**Task objective**
Only the lines from the start of the data through the one containing "seat, relief), tilt_frame)" belong in your answer; return them exactly.

**Data lines**
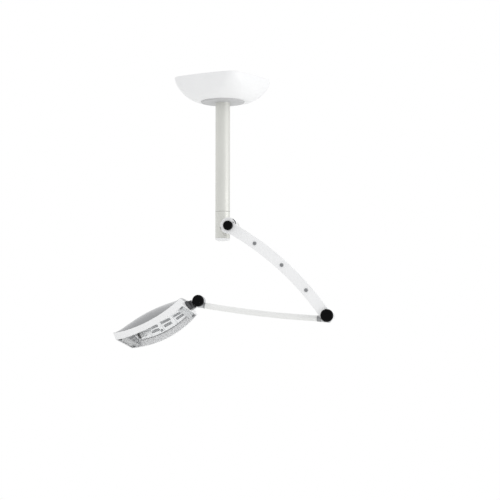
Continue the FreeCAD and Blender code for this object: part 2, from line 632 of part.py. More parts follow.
def head_bracket():
    """Cast bracket that tilts on the forearm's end and holds the spindle that the head rolls on."""
    back = "@forearm_y + @end_half + 0.4"
    lug = cylinder("lug", 17, 12, (0, back, 0), "y")
    web = block("lug_web", (41, 12, 24), (-41, back, -12))
    heel = block("heel", (17.2, 33, 29), (-41, -17, -14.5))
    pin_hole = cylinder("lug_bore", "@tilt_pin + @press_ease", 20, (0, -2, 0), "y")
    seat = cylinder("spindle_hole", "@roll_radius + @press_ease", 13.6, (-41.5, 0, 0), "x")
    relief = cylinder("knuckle_relief", "@tube_drop + @tube_radius + 0.5", 24, (0, -21.3, 0), "y")
    plate = new_body("bracket_plate")
    outline = new_sketch(plate, "plate_outline", "YZ_Plane", -41)
    draw_loop(outline, [(-38, 16), (-38, 8), (-12, -14.5), (20, -14.5), (20, 16)])
    feature(plate, "Pad", "plate_pad", outline, 9)
    keep("head_bracket",
         cut("bracket", fused("bracket_body", lug, web, heel, plate), pin_hole, seat, relief), tilt_frame)

    front = "@forearm_y - @end_half"
    keep("tilt_pin", ring("tilt_pin_rod", "@tilt_pin", 3, "12 + 0.4 + 2 * @end_half + 6.6",
                          (0, front + " - 6.6", 0), "y"), tilt_frame)
    keep("tilt_spring_washer",
         ring("tilt_spring", 12, "@tilt_pin + @loose_ease", 1.8, (0, front + " - 2", 0), "y"), tilt_frame)
    keep("tilt_nut",
         hexagon("tilt_nut_hex", 21, "@tilt_pin + @press_ease", 4.2, (0, front + " - 6.4", 0)), tilt_frame)
    keep("tilt_cap", cover_cap("tilt", "@tilt_cap"),
         tilt_frame.multiply(Placement(Vector(0, value(front) - 0.3, 0), Rotation(Vector(1, 0, 0), 90))))
    keep("roll_spindle", ring("roll_spindle_rod", "@roll_radius", 4, 34, (-62, 0, 0), "x"), tilt_frame)
    eye = "@roll_radius + @loose_ease"
    washers = group("roll_washer_pair", ring("outer_washer", 13, eye, 1.6, (-42.8, 0, 0), "x"),
                    ring("inner_washer", 10, eye, 1.6, (-53.2, 0, 0), "x"))
    keep("roll_washers", washers, tilt_frame)
    keep("roll_nut",
         hexagon("roll_nut_hex", 19.8, "@roll_radius + @press_ease", 6, (-59.4, 0, 0), "x"), tilt_frame)


# ---------------------------------------------------------------- head

def side_bend(rise, half):
    """Radius of the arc that stands `rise` above a chord of twice `half`."""
    return "((%s)^2 + (%s)^2) / (2 * (%s))" % (half, rise, rise)


def head_plan(sketch, inset):
    """Plan of the head: straight ends and long sides that swell towards the middle."""
    half = "(@head_half - (%s))" % inset
    width = "(@end_width - (%s))" % inset
    bend = side_bend("@mid_width - @end_width", half)
    draw_loop(sketch, [("-" + half, "-" + width, bend, 1), (half, "-" + width), (half, width, bend, 1),
                       ("-" + half, width)])


def bowed_cut(body, name, level, above, bow="@front_bow"):
    """Remove everything above or below the curved level, which dips by `bow` at the middle."""
    reach = "(@head_half + 12)"
    bend = side_bend(bow, "@head_half")
    centre = "(%s - %s + %s)" % (level, bow, bend)
    ends = "(%s - sqrt((%s)^2 - %s^2))" % (centre, bend, reach)
    far = "%s + 90" % level if above else "%s - 90" % level
    sketch = new_sketch(body, name + "_side", "XZ_Plane", "-@mid_width - 20")
    loop = [("-" + reach, ends, bend, 1), (reach, ends), (reach, far), ("-" + reach, far)]
    draw_loop(sketch, loop)
    feature(body, "Pocket", name + "_pocket", sketch, "2 * @mid_width + 40")


def bowed_slab(name, inset, low, high, hollow=None, high_bow="@front_bow"):
    """Plate or ring with the head's plan, cut to the bowed levels low and high."""
    body = new_body(name)
    plan = new_sketch(body, name + "_plan", "XY_Plane", -50)
    head_plan(plan, inset)
    if hollow is not None:
        head_plan(plan, hollow)
    feature(body, "Pad", name + "_pad", plan, 90)
    bowed_cut(body, name + "_low", low, above=False)
    bowed_cut(body, name + "_high", high, above=True, bow=high_bow)
    return body


FIXING_X = 121
FIXING_Y = 62
COLUMNS = (-126, -97, -47, 3, 54, 107)
ROWS = (-1, -0.5, 0, 0.5, 1)


def fixing_places():
    """Places and lean of the four shield fixings, which follow the bowed front."""
    bend = value(side_bend("@front_bow", "@head_half"))
    centre = -value("@bezel_depth") / 2 - value("@front_bow") + bend
    places = []
    for x in (-FIXING_X, FIXING_X):
        for y in (-FIXING_Y, FIXING_Y):
            level = centre - math.sqrt(bend ** 2 - x ** 2)
            places.append((x, y, level, math.degrees(math.asin(x / bend))))
    return places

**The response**
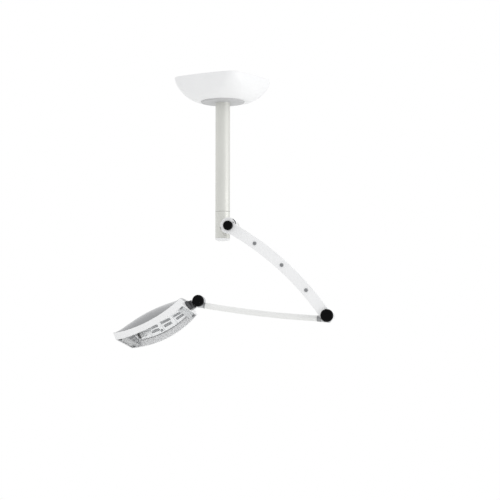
Continue the FreeCAD and Blender code for this object: part 2, from line 632 of part.py. More parts follow.
def head_bracket():
    """Cast bracket that tilts on the forearm's end and holds the spindle that the head rolls on."""
    back = "@forearm_y + @end_half + 0.4"
    lug = cylinder("lug", 17, 12, (0, back, 0), "y")
    web = block("lug_web", (41, 12, 24), (-41, back, -12))
    heel = block("heel", (17.2, 33, 29), (-41, -17, -14.5))
    pin_hole = cylinder("lug_bore", "@tilt_pin + @press_ease", 20, (0, -2, 0), "y")
    seat = cylinder("spindle_hole", "@roll_radius + @press_ease", 13.6, (-41.5, 0, 0), "x")
    relief = cylinder("knuckle_relief", "@tube_drop + @tube_radius + 0.5", 24, (0, -21.3, 0), "y")
    plate = new_body("bracket_plate")
    outline = new_sketch(plate, "plate_outline", "YZ_Plane", -41)
    draw_loop(outline, [(-38, 16), (-38, 8), (-12, -14.5), (20, -14.5), (20, 16)])
    feature(plate, "Pad", "plate_pad", outline, 9)
    keep("head_bracket",
         cut("bracket", fused("bracket_body", lug, web, heel, plate), pin_hole, seat, relief), tilt_frame)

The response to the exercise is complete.